La dénonciation d’un accord a toujours un coût. C’est ce qui est évoqué.

Tous les blocs d’espace aérien fonctionnels doivent être créés avant le 4 décembre prochain. Sur le plan pratique, la coopération entre services a déjà commencé. J’insisterai sur les enjeux techniques et industriels. Nos entreprises sont concurrentes. C’est l’éternel hiatus de la construction européenne avec la primauté du principe de concurrence.

Il n’y aura pas de débat en séance publique puisque le gouvernement a choisi la procédure d’examen simplifiée.

Mme Françoise Imbert. J’ai été saisie des problèmes de coopération entre civils et militaire pour la gestion de l’espace aérien.
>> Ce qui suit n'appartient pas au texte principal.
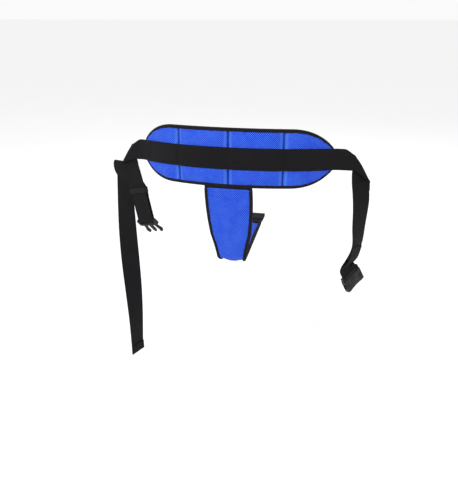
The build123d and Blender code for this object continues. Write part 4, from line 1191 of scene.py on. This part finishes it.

Pouvez-vous nous dire si ces problèmes sont réglés ?

M. Jacques Myard, rapporteur. La coordination entre le civil et le militaire est réglée par le traité. C’est une question trop complexe. Contrairement à d’autres Etat, la France dispose d’un contrôle aérien militaire séparé du civil pour des raisons historiques et ce qui est nécessaire en cas de crise. Dans d’autres schémas, notamment celui d’un opérateur international intégré, on bute sur la question du droit de réquisition.

Suivant les conclusions du Rapporteur, la Commission adopte sans modification le projet de loi (no 105).

*

La Commission vous demande donc d’adopter, dans les conditions prévues à l’article 128 du Règlement, le présent projet de loi dans le texte figurant en annexe du présent rapport.

ANNEXES

Liste des personnes rencontrées par le rapporteur

– M. Gilles Mantoux, chef de la Mission du Ciel unique européen à la Direction du transport aérien, et Mme Naima Cobo, chef de programme "FABEC" à la Direction des Services de la Navigation Aérienne, à la Direction Générale de l’Aviation Civile (DGAC) (13 septembre 2012)
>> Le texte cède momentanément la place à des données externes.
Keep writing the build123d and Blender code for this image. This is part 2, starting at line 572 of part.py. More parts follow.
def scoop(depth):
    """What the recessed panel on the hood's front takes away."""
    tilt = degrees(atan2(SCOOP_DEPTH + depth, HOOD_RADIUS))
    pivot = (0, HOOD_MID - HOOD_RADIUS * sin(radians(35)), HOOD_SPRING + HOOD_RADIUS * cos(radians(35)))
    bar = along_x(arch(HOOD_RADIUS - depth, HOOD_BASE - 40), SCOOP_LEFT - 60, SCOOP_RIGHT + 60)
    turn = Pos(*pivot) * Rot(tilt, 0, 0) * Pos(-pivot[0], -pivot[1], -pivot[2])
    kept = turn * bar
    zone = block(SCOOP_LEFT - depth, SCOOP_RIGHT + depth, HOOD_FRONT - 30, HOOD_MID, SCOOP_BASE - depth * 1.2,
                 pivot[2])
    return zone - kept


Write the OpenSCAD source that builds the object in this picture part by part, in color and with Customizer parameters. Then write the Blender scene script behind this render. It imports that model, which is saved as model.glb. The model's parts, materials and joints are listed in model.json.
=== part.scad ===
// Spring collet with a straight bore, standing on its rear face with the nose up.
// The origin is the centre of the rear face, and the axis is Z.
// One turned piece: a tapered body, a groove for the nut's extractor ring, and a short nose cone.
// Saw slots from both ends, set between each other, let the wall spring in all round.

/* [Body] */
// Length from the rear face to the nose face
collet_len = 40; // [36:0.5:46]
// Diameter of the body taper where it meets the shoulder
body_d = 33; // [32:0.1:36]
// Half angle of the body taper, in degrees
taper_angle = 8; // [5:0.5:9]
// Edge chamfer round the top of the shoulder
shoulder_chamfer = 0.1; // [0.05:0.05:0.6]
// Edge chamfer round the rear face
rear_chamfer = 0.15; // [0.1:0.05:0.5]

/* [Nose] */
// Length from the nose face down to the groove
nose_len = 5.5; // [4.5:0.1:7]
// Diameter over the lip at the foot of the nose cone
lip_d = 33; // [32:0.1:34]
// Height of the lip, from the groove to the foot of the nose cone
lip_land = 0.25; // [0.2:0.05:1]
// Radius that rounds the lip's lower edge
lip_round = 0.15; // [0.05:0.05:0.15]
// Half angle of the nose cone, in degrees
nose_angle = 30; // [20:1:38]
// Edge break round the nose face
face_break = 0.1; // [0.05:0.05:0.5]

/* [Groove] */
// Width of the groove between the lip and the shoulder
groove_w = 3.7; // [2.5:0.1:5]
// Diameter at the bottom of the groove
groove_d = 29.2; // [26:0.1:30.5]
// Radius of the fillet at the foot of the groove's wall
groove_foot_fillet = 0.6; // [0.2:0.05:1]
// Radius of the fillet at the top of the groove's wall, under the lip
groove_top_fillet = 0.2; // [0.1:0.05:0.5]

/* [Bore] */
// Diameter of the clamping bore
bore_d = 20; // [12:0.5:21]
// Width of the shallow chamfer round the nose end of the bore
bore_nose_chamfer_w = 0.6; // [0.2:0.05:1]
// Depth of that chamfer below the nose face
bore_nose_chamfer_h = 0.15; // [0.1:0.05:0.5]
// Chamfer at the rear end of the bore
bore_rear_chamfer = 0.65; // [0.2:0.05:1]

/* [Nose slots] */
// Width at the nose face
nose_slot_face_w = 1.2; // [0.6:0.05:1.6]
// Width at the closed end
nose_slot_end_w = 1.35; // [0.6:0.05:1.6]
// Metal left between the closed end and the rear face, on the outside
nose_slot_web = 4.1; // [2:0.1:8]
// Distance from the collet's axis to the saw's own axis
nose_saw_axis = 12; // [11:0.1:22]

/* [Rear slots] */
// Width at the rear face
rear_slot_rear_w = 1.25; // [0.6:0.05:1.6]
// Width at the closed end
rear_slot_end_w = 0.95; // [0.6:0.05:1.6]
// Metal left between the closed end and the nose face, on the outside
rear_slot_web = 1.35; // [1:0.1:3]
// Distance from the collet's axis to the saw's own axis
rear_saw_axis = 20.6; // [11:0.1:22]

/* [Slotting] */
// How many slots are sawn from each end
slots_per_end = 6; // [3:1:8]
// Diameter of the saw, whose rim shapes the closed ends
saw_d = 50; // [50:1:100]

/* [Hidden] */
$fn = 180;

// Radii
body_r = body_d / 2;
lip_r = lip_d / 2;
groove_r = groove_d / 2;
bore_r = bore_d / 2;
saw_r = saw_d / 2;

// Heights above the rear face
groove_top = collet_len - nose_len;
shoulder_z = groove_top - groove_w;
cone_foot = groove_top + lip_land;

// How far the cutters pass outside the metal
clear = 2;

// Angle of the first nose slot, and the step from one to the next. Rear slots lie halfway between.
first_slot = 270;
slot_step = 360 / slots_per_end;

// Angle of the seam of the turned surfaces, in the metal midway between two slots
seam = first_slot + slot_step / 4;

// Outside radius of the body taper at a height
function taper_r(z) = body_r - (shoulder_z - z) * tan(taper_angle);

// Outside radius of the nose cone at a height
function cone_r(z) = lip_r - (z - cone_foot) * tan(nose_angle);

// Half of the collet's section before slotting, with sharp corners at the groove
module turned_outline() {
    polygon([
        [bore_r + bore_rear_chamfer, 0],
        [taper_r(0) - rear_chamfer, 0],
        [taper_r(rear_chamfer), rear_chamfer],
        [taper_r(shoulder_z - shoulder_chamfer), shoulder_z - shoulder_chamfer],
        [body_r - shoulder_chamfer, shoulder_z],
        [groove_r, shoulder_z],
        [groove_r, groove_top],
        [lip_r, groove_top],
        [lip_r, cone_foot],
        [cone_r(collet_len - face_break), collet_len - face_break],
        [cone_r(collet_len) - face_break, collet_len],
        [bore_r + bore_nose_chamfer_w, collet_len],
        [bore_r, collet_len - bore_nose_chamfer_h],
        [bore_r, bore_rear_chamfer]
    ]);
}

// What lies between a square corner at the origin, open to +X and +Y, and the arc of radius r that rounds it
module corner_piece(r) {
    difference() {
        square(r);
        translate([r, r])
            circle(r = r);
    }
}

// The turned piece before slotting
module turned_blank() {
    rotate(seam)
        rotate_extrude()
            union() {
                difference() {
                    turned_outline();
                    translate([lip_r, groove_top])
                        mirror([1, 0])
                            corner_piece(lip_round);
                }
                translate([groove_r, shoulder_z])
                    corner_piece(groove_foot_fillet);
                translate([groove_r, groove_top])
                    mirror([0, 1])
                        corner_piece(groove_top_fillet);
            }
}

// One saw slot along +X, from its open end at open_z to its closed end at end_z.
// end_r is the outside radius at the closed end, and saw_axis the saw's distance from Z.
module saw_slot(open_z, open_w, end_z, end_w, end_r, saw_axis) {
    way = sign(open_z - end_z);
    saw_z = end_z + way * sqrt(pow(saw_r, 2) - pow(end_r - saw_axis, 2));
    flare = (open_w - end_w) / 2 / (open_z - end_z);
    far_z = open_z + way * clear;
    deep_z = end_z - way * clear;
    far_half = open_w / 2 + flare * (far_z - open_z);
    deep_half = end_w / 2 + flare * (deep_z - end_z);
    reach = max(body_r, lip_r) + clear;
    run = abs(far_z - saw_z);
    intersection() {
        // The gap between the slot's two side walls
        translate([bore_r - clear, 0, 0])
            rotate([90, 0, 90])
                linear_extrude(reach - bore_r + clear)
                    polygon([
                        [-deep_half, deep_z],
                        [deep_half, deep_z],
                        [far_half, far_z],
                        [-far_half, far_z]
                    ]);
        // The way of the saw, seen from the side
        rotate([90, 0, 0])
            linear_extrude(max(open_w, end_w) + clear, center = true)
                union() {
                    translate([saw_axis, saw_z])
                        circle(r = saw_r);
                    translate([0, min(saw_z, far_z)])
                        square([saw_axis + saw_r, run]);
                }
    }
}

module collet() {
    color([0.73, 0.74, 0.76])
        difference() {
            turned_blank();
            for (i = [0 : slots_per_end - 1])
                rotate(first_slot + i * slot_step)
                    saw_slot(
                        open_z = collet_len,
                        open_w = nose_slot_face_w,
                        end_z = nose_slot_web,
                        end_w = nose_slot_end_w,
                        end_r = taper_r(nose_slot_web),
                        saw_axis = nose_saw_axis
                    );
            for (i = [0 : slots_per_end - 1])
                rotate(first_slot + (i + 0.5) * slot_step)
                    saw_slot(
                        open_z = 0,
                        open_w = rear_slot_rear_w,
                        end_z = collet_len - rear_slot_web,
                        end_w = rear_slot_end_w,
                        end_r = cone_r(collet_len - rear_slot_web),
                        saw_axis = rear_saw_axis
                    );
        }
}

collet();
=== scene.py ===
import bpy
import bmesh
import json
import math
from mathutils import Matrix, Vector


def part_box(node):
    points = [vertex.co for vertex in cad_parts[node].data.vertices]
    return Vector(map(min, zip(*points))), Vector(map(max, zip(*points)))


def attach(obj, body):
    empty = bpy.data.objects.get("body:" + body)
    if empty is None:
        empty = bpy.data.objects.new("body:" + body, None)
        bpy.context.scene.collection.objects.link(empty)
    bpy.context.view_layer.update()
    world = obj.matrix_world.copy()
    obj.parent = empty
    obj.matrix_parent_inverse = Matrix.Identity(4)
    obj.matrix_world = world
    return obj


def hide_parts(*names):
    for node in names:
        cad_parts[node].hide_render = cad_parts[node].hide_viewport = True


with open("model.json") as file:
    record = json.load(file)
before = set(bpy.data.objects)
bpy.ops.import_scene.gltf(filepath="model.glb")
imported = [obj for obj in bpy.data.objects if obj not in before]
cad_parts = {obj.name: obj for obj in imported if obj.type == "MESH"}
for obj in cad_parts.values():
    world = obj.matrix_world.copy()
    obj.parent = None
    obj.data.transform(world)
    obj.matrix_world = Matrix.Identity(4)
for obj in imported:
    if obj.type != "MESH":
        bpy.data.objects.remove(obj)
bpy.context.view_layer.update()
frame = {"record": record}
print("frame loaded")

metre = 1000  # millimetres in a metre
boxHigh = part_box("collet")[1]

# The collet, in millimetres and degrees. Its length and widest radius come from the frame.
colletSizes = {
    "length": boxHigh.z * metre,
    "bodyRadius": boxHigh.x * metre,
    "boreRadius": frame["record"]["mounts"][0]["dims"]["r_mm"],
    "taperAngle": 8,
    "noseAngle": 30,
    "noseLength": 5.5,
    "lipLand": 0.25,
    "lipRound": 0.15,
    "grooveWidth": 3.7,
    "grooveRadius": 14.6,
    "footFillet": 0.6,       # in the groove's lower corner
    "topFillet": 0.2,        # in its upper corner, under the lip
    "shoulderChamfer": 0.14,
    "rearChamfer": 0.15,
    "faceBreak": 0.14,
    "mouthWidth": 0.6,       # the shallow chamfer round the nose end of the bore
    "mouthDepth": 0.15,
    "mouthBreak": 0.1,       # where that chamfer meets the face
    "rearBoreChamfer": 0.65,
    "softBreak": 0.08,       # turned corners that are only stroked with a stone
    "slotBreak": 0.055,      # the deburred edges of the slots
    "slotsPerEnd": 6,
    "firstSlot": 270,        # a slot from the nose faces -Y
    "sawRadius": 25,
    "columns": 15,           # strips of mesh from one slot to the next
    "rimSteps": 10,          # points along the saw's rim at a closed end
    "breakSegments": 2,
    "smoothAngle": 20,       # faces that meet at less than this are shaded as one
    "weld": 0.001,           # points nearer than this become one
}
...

– Mme Domitille Costes, premier contrôleur à l’aéroport de Limoges-Bellegarde, secrétaire nationale du SNCTA, et M. Jean-Denis Larrère, premier contrôleur au CRNA Est de Reims, représentant du SNCTA (20 septembre 2012)

– M. Michael Breton, secrétaire général de l’UNSA-ICNA – CRNA Ouest, M. Christophe Merlin, UNSA-ICNA – CRNA Sud-Est, et M. William Fiacre, UNSA–IESSA (20 septembre 2012)

– M. Jean-Pierre Le Brun et M. Jean-Baptiste Djebbari, du syndicat UTCAC (20 septembre 2012)

– M. Olivier Joffrin et M. Norbert Bolis, de l’USAC-CGT (20 septembre 2012)

Table des sigles

ATC : Air Traffic Control

CFMU : Unité de gestion centralisée des flux aériens (Central Flow Management Unit)

DGCA : Direction générale de l’aviation civile

DSAC : Direction de la sécurité de l’aviation civile

DSNA : Direction des services de la navigation aérienne

ENAV : Ente nazionale per l’aviazione civile

FIR : région d’information de vol (Flight Information Region)

IATA : International Air Transport Association

MUAC : Centre de contrôle de la région supérieure d’information de vol de Maastricht (Masstricht Upper Area Control Centre)

OACI : Organisation internationale de l’aviation civile

PANS : Procedures for Air Navigation Services

PKT : passager par kilomètre transporté

SARP : Standards and Recommanded Practices

SESAR : recherche sur la gestion du trafic aérien pour le ciel unique (Single European Sky ATM Research – ATM signifiant Air Traffic Management).

SNCTA : Syndicat national des contrôleurs du trafic aérien

SOFA : Convention sur le statut des forces (Status of Forces Agreement)

UIR : région supérieure d’information de vol (Upper Information Region)

UNSA-ICNA : Union Nationale des Syndicats Autonomes - Ingénieurs du Contrôle de la Navigation Aérienne

UNSA-IESSA : Union Nationale des Syndicats Autonomes - Ingénieurs Electroniciens de Systèmes de la Sécurité Aérienne

USAC-CGT : Union syndicale de l’aviation civile – Confédération générale du travail

UTCAC : Unsa Techniciens supérieurs et Cadres de l’Aviation Civile

ANNEXE

TEXTE DE LA COMMISSION DES AFFAIRES ÉTRANGÈRES

Article unique

(Non modifié)

Est autorisée la ratification du traité relatif à l’établissement du bloc d’espace aérien fonctionnel « Europe Central » entre la République fédérale d’Allemagne, le Royaume de Belgique, la République française, le Grand-Duché de Luxembourg, le Royaume des Pays-Bas et la Confédération suisse, signé à Bruxelles le 2 décembre 2010, et dont le texte est annexé à la présente loi.

__________________________________________

NB : Le texte du traité figure en annexe au projet de loi (n° 105).